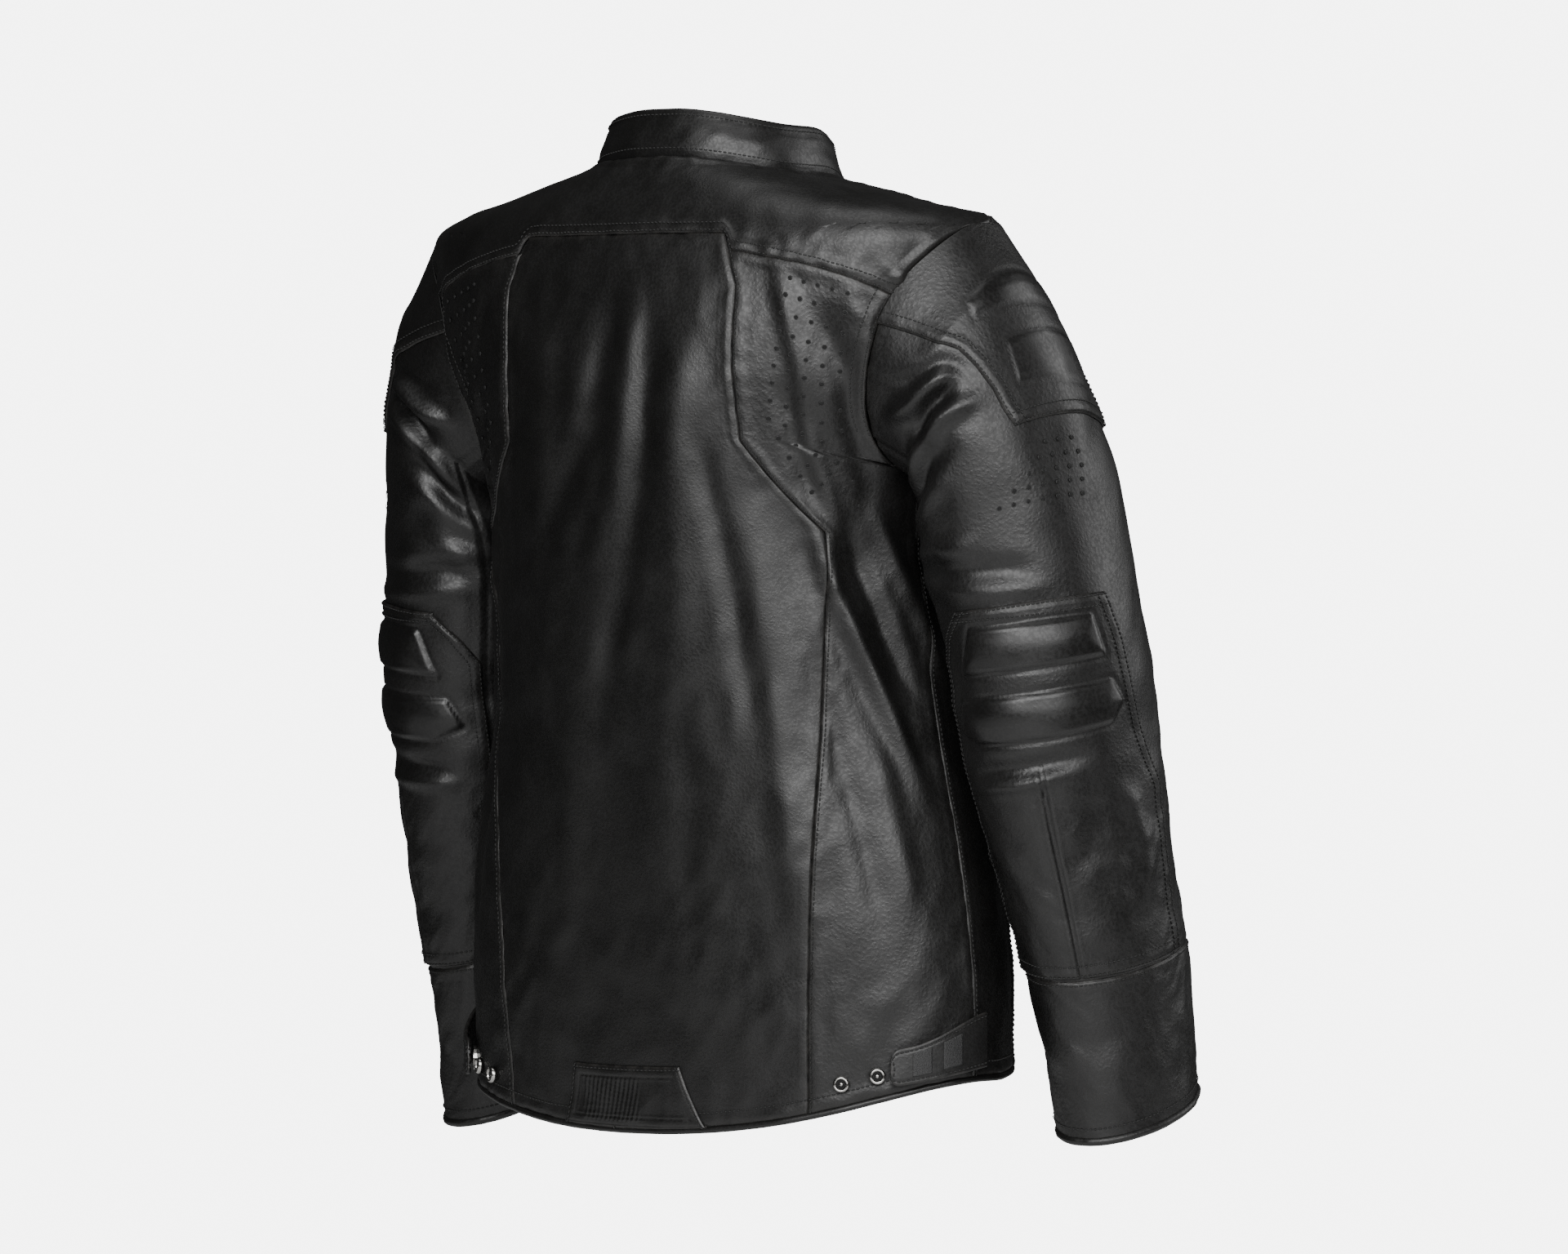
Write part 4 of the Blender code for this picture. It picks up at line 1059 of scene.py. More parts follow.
class CopyTool:
    """A Geometry Nodes group that sets copies of one small shape on points."""

    def __init__(self) -> None:
        """Writes the group once."""
        self.group = self._write()

    def _write(self) -> bpy.types.NodeTree:
        """Writes the group: copies on points, turned by the along and facing attributes."""
        group = bpy.data.node_groups.new("set_copies", "GeometryNodeTree")
        sockets = group.interface
        sockets.new_socket("Geometry", in_out="INPUT", socket_type="NodeSocketGeometry")
        sockets.new_socket("Copy", in_out="INPUT", socket_type="NodeSocketObject")
        sockets.new_socket("Material", in_out="INPUT", socket_type="NodeSocketMaterial")
        sockets.new_socket("Unevenness", in_out="INPUT", socket_type="NodeSocketFloat")
        sockets.new_socket("Seed", in_out="INPUT", socket_type="NodeSocketInt")
        sockets.new_socket("Geometry", in_out="OUTPUT", socket_type="NodeSocketGeometry")
        add, link = group.nodes.new, group.links.new
        source, result = add("NodeGroupInput"), add("NodeGroupOutput")
        copy = add("GeometryNodeObjectInfo")
        link(source.outputs["Copy"], copy.inputs["Object"])
        turns = []
        for name, axis in (("along", "X"), ("facing", "Z")):
            read = add("GeometryNodeInputNamedAttribute")
            read.data_type = "FLOAT_VECTOR"
            read.inputs["Name"].default_value = name
            turn = add("FunctionNodeAlignRotationToVector")
            turn.axis = axis
            turn.pivot_axis = "AUTO" if axis == "X" else "X"
            link(read.outputs["Attribute"], turn.inputs["Vector"])
            turns.append(turn)
        link(turns[0].outputs["Rotation"], turns[1].inputs["Rotation"])
        chance = add("FunctionNodeRandomValue")
        chance.data_type = "FLOAT"
        spread = add("ShaderNodeMath")
        spread.operation = "SUBTRACT"
        spread.inputs[0].default_value = 1.0
        link(source.outputs["Unevenness"], spread.inputs[1])
        low, high = [s for s in chance.inputs if s.name in ("Min", "Max") and s.type == "VALUE"]
        link(spread.outputs[0], low)
        high.default_value = 1.0
        link(source.outputs["Seed"], chance.inputs["Seed"])
        place = add("GeometryNodeInstanceOnPoints")
        link(source.outputs["Geometry"], place.inputs["Points"])
        link(copy.outputs["Geometry"], place.inputs["Instance"])
        link(turns[1].outputs["Rotation"], place.inputs["Rotation"])
        size = [s for s in chance.outputs if s.type == "VALUE"][0]
        link(size, place.inputs["Scale"])
        real, paint = add("GeometryNodeRealizeInstances"), add("GeometryNodeSetMaterial")
        link(place.outputs["Instances"], real.inputs["Geometry"])
        link(real.outputs["Geometry"], paint.inputs["Geometry"])
        link(source.outputs["Material"], paint.inputs["Material"])
        link(paint.outputs["Geometry"], result.inputs["Geometry"])
        return group

    def set_out(self, name: str, spots: tuple[Array, Array, Array], copy: Piece,
                material: bpy.types.Material, seed: int, unevenness: float = 0.12) -> Piece:
        """Sets copies out and returns them as one plain mesh object.

        Args:
            name: the new object's name.
            spots: places, directions along, and directions facing.
            copy: the shape that is repeated; its X lies along and its Z faces out.
            material: what the copies are made of.
            seed: picks the unevenness.
            unevenness: how much smaller than full size a copy may be.

        Returns:
            The copies as one mesh.
        """
        places, along, facing = spots
        mesh = bpy.data.meshes.new(f"{name}_spots")
        mesh.from_pydata(places.tolist(), [], [])
        for key, vectors in (("along", along), ("facing", facing)):
            kept = mesh.attributes.new(key, "FLOAT_VECTOR", "POINT")
            kept.data.foreach_set("vector", vectors.astype(np.float32).ravel())
        carrier = bpy.data.objects.new(f"{name}_spots", mesh)
        bpy.context.scene.collection.objects.link(carrier)
        modifier = carrier.modifiers.new("copies", "NODES")
        modifier.node_group = self.group
        names = {s.name: s.identifier for s in self.group.interface.items_tree if s.in_out == "INPUT"}
        for key, value in (
            ("Copy", copy), ("Material", material), ("Unevenness", unevenness), ("Seed", seed)
        ):
            modifier[names[key]] = value
        graph = bpy.context.evaluated_depsgraph_get()
        plain = bpy.data.meshes.new_from_object(carrier.evaluated_get(graph))
        bpy.data.objects.remove(carrier)
        plain.name = name
        plain.shade_smooth()
        made = bpy.data.objects.new(name, plain)
        bpy.context.scene.collection.objects.link(made)
        return made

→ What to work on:
Reproduce the entire listing word for word.

→ Reply:
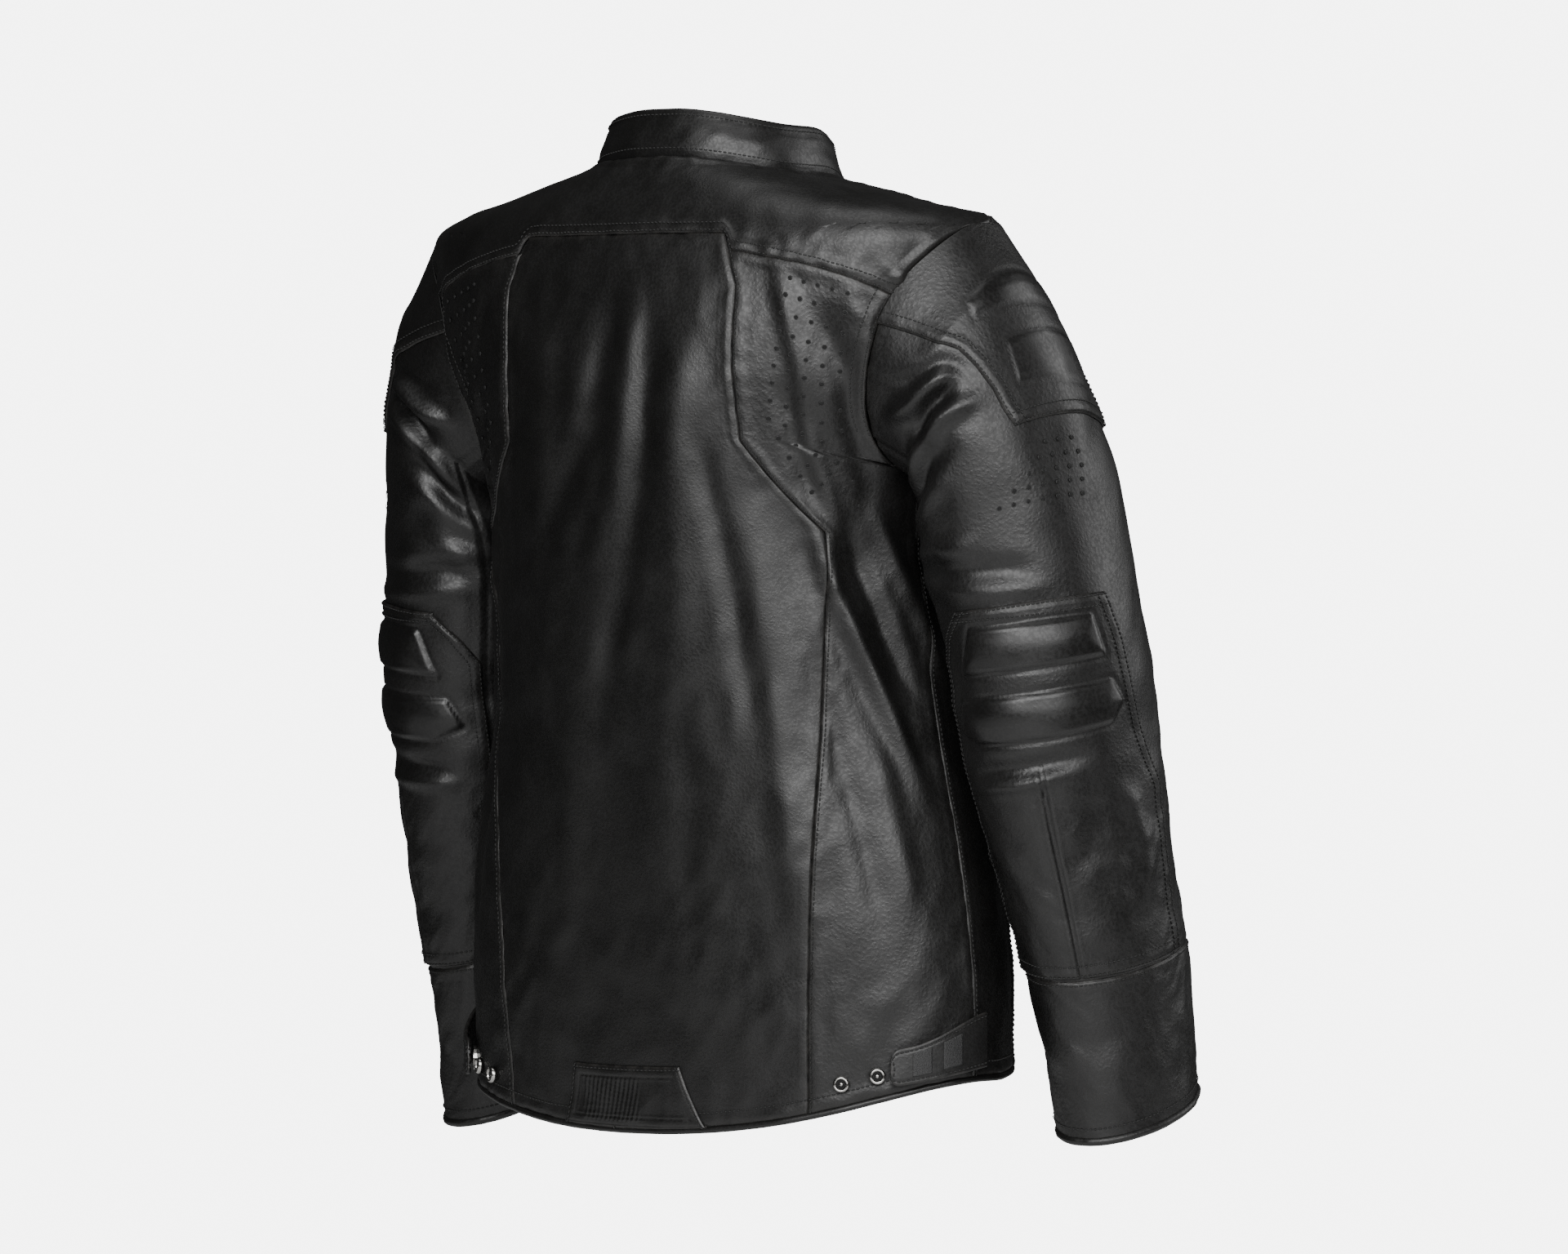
Write part 4 of the Blender code for this picture. It picks up at line 1059 of scene.py. More parts follow.
class CopyTool:
    """A Geometry Nodes group that sets copies of one small shape on points."""

    def __init__(self) -> None:
        """Writes the group once."""
        self.group = self._write()

    def _write(self) -> bpy.types.NodeTree:
        """Writes the group: copies on points, turned by the along and facing attributes."""
        group = bpy.data.node_groups.new("set_copies", "GeometryNodeTree")
        sockets = group.interface
        sockets.new_socket("Geometry", in_out="INPUT", socket_type="NodeSocketGeometry")
        sockets.new_socket("Copy", in_out="INPUT", socket_type="NodeSocketObject")
        sockets.new_socket("Material", in_out="INPUT", socket_type="NodeSocketMaterial")
        sockets.new_socket("Unevenness", in_out="INPUT", socket_type="NodeSocketFloat")
        sockets.new_socket("Seed", in_out="INPUT", socket_type="NodeSocketInt")
        sockets.new_socket("Geometry", in_out="OUTPUT", socket_type="NodeSocketGeometry")
        add, link = group.nodes.new, group.links.new
        source, result = add("NodeGroupInput"), add("NodeGroupOutput")
        copy = add("GeometryNodeObjectInfo")
        link(source.outputs["Copy"], copy.inputs["Object"])
        turns = []
        for name, axis in (("along", "X"), ("facing", "Z")):
            read = add("GeometryNodeInputNamedAttribute")
            read.data_type = "FLOAT_VECTOR"
            read.inputs["Name"].default_value = name
            turn = add("FunctionNodeAlignRotationToVector")
            turn.axis = axis
            turn.pivot_axis = "AUTO" if axis == "X" else "X"
            link(read.outputs["Attribute"], turn.inputs["Vector"])
            turns.append(turn)
        link(turns[0].outputs["Rotation"], turns[1].inputs["Rotation"])
        chance = add("FunctionNodeRandomValue")
        chance.data_type = "FLOAT"
        spread = add("ShaderNodeMath")
        spread.operation = "SUBTRACT"
        spread.inputs[0].default_value = 1.0
        link(source.outputs["Unevenness"], spread.inputs[1])
        low, high = [s for s in chance.inputs if s.name in ("Min", "Max") and s.type == "VALUE"]
        link(spread.outputs[0], low)
        high.default_value = 1.0
        link(source.outputs["Seed"], chance.inputs["Seed"])
        place = add("GeometryNodeInstanceOnPoints")
        link(source.outputs["Geometry"], place.inputs["Points"])
        link(copy.outputs["Geometry"], place.inputs["Instance"])
        link(turns[1].outputs["Rotation"], place.inputs["Rotation"])
        size = [s for s in chance.outputs if s.type == "VALUE"][0]
        link(size, place.inputs["Scale"])
        real, paint = add("GeometryNodeRealizeInstances"), add("GeometryNodeSetMaterial")
        link(place.outputs["Instances"], real.inputs["Geometry"])
        link(real.outputs["Geometry"], paint.inputs["Geometry"])
        link(source.outputs["Material"], paint.inputs["Material"])
        link(paint.outputs["Geometry"], result.inputs["Geometry"])
        return group

    def set_out(self, name: str, spots: tuple[Array, Array, Array], copy: Piece,
                material: bpy.types.Material, seed: int, unevenness: float = 0.12) -> Piece:
        """Sets copies out and returns them as one plain mesh object.

        Args:
            name: the new object's name.
            spots: places, directions along, and directions facing.
            copy: the shape that is repeated; its X lies along and its Z faces out.
            material: what the copies are made of.
            seed: picks the unevenness.
            unevenness: how much smaller than full size a copy may be.

        Returns:
            The copies as one mesh.
        """
        places, along, facing = spots
        mesh = bpy.data.meshes.new(f"{name}_spots")
        mesh.from_pydata(places.tolist(), [], [])
        for key, vectors in (("along", along), ("facing", facing)):
            kept = mesh.attributes.new(key, "FLOAT_VECTOR", "POINT")
            kept.data.foreach_set("vector", vectors.astype(np.float32).ravel())
        carrier = bpy.data.objects.new(f"{name}_spots", mesh)
        bpy.context.scene.collection.objects.link(carrier)
        modifier = carrier.modifiers.new("copies", "NODES")
        modifier.node_group = self.group
        names = {s.name: s.identifier for s in self.group.interface.items_tree if s.in_out == "INPUT"}
        for key, value in (
            ("Copy", copy), ("Material", material), ("Unevenness", unevenness), ("Seed", seed)
        ):
            modifier[names[key]] = value
        graph = bpy.context.evaluated_depsgraph_get()
        plain = bpy.data.meshes.new_from_object(carrier.evaluated_get(graph))
        bpy.data.objects.remove(carrier)
        plain.name = name
        plain.shade_smooth()
        made = bpy.data.objects.new(name, plain)
        bpy.context.scene.collection.objects.link(made)
        return made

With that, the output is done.